● YOUR GOAL: Quote exactly and only this range of lines in the data below: the line that holds "extrude(amount=-handle_screw_key_depth, mode=Mode.SUBTRACT)" to the line that holds "# Materials: the", both included.

● RECORDS PROVIDED:

########

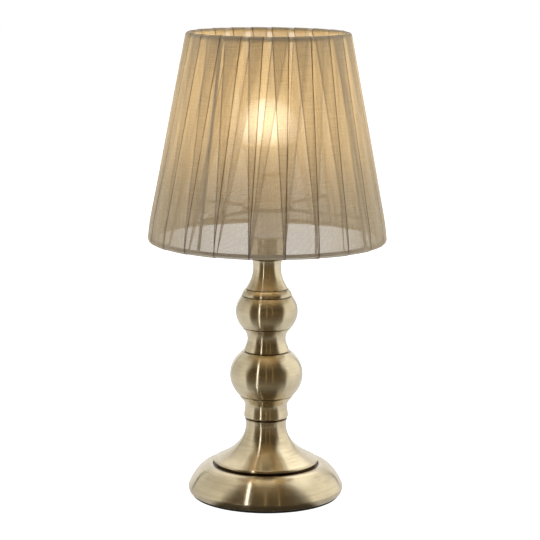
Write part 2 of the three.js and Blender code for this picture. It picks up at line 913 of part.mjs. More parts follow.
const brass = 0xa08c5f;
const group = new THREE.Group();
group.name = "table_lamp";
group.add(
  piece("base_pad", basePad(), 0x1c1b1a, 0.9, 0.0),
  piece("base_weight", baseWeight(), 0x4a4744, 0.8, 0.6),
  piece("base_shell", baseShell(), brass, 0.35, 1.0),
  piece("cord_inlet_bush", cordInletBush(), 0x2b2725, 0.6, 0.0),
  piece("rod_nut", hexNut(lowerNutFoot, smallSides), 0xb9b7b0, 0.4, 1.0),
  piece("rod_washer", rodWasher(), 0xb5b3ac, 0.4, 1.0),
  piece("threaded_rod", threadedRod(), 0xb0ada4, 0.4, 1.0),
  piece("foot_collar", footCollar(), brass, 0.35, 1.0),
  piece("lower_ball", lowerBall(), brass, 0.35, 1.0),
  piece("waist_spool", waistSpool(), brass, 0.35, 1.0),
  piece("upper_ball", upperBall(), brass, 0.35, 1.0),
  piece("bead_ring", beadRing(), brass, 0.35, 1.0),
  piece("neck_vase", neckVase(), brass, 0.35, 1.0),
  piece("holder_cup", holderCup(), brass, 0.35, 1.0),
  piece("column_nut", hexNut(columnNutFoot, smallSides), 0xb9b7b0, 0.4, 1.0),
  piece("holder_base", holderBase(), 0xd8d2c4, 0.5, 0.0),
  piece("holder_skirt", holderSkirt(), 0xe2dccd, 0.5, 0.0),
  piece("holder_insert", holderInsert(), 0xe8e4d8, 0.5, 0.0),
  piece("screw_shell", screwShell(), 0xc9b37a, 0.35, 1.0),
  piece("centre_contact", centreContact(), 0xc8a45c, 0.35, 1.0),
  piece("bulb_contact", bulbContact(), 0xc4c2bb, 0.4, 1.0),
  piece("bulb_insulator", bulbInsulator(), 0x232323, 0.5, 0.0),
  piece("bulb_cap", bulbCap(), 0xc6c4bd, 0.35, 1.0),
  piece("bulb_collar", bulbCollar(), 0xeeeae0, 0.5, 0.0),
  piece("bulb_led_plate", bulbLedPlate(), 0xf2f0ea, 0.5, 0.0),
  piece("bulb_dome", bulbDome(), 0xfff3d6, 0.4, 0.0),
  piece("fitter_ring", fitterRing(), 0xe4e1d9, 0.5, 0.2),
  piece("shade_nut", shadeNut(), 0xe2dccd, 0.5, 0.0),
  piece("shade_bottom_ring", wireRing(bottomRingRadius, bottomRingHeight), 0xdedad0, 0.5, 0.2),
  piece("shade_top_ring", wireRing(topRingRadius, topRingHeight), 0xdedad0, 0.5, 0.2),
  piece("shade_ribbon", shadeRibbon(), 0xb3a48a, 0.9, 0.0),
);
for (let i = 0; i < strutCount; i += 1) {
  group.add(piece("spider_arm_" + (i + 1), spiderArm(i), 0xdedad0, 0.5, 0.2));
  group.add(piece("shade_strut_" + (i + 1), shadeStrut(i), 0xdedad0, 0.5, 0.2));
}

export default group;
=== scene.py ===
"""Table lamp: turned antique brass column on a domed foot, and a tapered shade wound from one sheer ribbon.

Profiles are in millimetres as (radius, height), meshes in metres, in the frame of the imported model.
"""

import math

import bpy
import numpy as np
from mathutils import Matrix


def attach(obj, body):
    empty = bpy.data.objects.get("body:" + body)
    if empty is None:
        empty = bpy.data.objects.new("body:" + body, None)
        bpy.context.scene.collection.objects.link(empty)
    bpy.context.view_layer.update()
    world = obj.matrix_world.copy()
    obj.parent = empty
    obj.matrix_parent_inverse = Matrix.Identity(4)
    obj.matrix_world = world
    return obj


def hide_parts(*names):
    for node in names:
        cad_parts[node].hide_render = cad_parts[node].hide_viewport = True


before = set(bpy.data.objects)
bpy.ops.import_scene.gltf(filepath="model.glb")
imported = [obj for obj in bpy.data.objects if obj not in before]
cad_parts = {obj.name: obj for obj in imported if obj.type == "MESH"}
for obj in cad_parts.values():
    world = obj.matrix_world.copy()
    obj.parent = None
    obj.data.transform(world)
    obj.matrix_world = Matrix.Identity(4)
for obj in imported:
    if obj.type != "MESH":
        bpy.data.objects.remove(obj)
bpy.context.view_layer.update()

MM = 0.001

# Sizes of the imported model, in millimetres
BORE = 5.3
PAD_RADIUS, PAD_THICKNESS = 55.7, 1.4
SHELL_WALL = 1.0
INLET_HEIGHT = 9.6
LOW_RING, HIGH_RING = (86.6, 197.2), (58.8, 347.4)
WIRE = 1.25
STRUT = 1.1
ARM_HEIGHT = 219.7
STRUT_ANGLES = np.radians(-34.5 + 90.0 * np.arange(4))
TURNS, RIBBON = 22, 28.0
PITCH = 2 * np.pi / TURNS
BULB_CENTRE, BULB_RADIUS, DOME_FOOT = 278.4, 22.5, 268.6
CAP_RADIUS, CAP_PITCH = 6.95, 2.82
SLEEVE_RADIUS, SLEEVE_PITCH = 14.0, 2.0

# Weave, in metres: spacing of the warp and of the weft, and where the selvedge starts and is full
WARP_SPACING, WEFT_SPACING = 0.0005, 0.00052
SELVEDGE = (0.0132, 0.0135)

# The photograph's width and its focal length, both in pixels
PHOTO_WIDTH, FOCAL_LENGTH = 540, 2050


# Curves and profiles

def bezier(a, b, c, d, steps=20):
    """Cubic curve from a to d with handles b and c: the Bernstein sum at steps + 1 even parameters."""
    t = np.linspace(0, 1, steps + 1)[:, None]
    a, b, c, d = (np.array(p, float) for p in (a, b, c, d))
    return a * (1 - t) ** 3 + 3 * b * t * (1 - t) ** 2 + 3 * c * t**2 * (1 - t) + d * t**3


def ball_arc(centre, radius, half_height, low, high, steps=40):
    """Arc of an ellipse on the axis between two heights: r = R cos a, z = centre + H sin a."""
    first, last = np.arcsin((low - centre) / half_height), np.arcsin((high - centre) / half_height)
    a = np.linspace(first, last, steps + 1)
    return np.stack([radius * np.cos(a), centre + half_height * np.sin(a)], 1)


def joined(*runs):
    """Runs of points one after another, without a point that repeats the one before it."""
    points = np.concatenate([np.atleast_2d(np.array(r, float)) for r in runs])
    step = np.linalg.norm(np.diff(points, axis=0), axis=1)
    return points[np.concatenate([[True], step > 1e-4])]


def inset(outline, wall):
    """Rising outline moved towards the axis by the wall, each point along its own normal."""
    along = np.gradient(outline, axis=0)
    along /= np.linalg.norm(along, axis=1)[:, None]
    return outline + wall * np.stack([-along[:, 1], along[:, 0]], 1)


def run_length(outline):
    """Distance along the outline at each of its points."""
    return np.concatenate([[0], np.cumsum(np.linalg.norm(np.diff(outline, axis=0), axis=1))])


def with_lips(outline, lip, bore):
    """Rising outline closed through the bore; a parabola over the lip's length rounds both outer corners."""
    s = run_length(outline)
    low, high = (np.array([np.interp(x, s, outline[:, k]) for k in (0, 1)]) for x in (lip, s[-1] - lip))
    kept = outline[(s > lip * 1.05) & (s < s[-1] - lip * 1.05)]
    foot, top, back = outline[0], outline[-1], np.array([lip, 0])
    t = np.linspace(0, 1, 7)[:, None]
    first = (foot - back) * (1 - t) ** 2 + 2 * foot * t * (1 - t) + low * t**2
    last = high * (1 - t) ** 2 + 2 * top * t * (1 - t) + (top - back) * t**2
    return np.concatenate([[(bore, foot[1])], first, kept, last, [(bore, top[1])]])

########

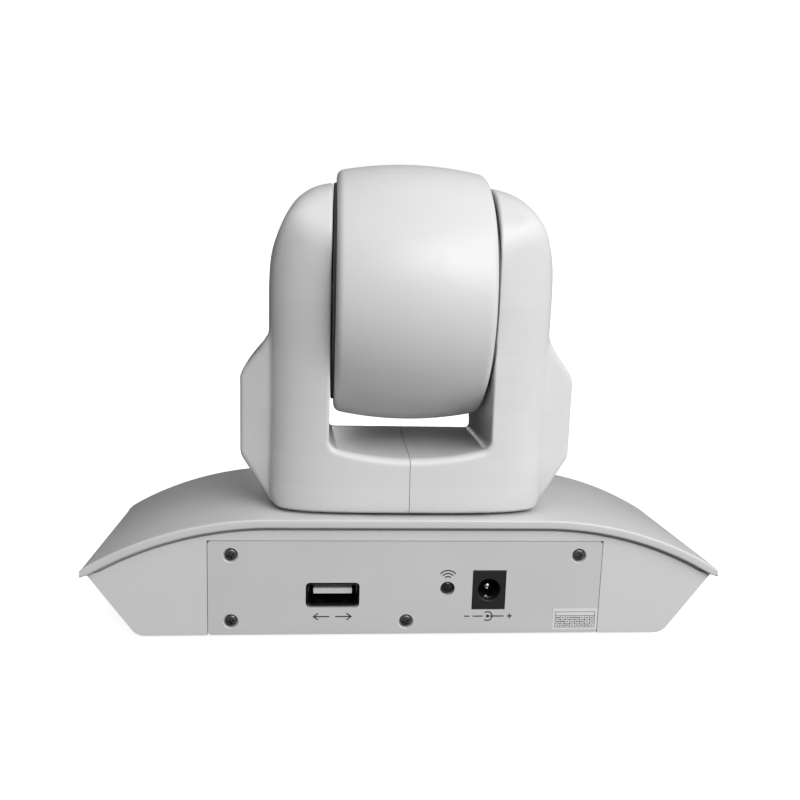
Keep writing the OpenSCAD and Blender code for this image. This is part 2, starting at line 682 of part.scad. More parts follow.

########

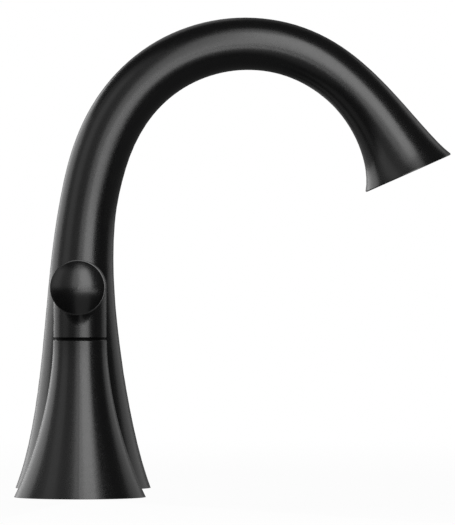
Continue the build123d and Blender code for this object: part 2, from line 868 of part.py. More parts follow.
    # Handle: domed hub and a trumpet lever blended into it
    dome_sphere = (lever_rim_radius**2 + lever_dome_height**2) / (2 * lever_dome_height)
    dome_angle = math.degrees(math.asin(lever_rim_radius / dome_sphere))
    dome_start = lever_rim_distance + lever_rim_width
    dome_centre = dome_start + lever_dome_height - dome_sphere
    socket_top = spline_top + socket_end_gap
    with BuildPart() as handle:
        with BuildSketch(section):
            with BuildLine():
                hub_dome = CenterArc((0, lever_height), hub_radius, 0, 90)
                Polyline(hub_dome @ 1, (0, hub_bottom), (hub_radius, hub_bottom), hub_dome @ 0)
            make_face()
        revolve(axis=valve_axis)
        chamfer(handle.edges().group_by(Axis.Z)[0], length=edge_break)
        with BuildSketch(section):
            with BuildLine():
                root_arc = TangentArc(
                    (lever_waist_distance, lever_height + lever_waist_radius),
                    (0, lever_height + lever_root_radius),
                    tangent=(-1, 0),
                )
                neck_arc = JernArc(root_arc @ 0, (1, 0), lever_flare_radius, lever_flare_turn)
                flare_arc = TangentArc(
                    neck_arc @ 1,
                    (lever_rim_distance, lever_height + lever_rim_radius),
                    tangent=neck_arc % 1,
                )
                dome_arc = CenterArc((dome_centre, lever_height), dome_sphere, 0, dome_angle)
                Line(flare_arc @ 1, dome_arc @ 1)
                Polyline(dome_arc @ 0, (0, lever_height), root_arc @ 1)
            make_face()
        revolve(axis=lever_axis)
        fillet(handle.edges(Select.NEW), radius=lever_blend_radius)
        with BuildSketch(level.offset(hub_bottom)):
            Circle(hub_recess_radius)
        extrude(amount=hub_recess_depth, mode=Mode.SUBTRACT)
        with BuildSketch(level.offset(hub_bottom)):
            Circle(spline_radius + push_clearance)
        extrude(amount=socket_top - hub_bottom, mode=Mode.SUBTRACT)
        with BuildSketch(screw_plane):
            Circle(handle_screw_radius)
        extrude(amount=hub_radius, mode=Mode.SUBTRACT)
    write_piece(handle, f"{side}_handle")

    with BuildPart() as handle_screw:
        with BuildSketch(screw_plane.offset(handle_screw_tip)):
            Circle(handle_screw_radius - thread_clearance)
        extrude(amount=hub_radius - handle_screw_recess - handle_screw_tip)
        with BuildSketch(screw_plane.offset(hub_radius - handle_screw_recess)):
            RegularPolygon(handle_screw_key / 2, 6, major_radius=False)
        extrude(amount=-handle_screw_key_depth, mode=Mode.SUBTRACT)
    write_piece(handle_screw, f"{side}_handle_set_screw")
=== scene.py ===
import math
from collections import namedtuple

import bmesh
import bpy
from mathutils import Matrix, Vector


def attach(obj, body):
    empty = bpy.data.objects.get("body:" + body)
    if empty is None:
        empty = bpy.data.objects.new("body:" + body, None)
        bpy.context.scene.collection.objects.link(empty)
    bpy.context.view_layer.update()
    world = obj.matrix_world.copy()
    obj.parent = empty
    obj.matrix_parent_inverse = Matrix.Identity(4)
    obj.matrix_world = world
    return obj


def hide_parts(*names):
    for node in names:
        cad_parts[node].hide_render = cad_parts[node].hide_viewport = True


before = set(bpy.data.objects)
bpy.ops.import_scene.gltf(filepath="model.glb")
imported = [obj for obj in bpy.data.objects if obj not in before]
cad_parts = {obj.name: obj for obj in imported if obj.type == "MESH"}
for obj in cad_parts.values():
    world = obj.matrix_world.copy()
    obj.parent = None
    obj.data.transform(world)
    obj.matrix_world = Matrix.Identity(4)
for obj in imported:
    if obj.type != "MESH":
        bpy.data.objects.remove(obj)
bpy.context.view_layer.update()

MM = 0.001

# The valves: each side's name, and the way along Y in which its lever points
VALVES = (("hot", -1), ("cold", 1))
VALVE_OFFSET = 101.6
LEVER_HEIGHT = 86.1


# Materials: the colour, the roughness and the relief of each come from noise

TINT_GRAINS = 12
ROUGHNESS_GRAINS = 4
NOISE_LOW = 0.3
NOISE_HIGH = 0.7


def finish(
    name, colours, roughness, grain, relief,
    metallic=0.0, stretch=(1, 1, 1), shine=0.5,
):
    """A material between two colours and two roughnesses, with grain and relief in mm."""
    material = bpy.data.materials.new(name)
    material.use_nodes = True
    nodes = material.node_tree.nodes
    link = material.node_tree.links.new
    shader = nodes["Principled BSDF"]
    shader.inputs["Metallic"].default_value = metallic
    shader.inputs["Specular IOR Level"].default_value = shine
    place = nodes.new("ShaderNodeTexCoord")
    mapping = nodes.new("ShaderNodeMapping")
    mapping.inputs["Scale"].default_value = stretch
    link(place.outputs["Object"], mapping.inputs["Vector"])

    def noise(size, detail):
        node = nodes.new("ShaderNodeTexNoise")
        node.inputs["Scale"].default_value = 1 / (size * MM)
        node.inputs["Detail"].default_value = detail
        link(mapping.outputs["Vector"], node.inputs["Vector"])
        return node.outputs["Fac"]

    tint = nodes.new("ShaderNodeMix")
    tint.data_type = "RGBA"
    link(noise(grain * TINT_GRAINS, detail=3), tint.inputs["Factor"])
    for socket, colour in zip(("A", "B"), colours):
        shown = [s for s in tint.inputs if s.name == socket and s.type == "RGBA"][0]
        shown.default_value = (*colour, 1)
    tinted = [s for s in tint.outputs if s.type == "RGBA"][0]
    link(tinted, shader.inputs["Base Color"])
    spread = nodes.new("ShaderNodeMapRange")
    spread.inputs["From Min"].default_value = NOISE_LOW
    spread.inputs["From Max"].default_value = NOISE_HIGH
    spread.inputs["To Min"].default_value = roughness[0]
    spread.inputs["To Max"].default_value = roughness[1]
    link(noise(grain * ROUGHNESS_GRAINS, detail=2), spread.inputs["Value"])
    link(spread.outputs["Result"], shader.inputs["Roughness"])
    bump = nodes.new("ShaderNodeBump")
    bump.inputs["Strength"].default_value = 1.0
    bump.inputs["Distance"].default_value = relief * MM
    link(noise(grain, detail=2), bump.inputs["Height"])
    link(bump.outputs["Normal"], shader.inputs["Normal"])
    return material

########

● EXERCISE SOLUTION:
        extrude(amount=-handle_screw_key_depth, mode=Mode.SUBTRACT)
    write_piece(handle_screw, f"{side}_handle_set_screw")
=== scene.py ===
import math
from collections import namedtuple

import bmesh
import bpy
from mathutils import Matrix, Vector


def attach(obj, body):
    empty = bpy.data.objects.get("body:" + body)
    if empty is None:
        empty = bpy.data.objects.new("body:" + body, None)
        bpy.context.scene.collection.objects.link(empty)
    bpy.context.view_layer.update()
    world = obj.matrix_world.copy()
    obj.parent = empty
    obj.matrix_parent_inverse = Matrix.Identity(4)
    obj.matrix_world = world
    return obj


def hide_parts(*names):
    for node in names:
        cad_parts[node].hide_render = cad_parts[node].hide_viewport = True


before = set(bpy.data.objects)
bpy.ops.import_scene.gltf(filepath="model.glb")
imported = [obj for obj in bpy.data.objects if obj not in before]
cad_parts = {obj.name: obj for obj in imported if obj.type == "MESH"}
for obj in cad_parts.values():
    world = obj.matrix_world.copy()
    obj.parent = None
    obj.data.transform(world)
    obj.matrix_world = Matrix.Identity(4)
for obj in imported:
    if obj.type != "MESH":
        bpy.data.objects.remove(obj)
bpy.context.view_layer.update()

MM = 0.001

# The valves: each side's name, and the way along Y in which its lever points
VALVES = (("hot", -1), ("cold", 1))
VALVE_OFFSET = 101.6
LEVER_HEIGHT = 86.1


# Materials: the colour, the roughness and the relief of each come from noise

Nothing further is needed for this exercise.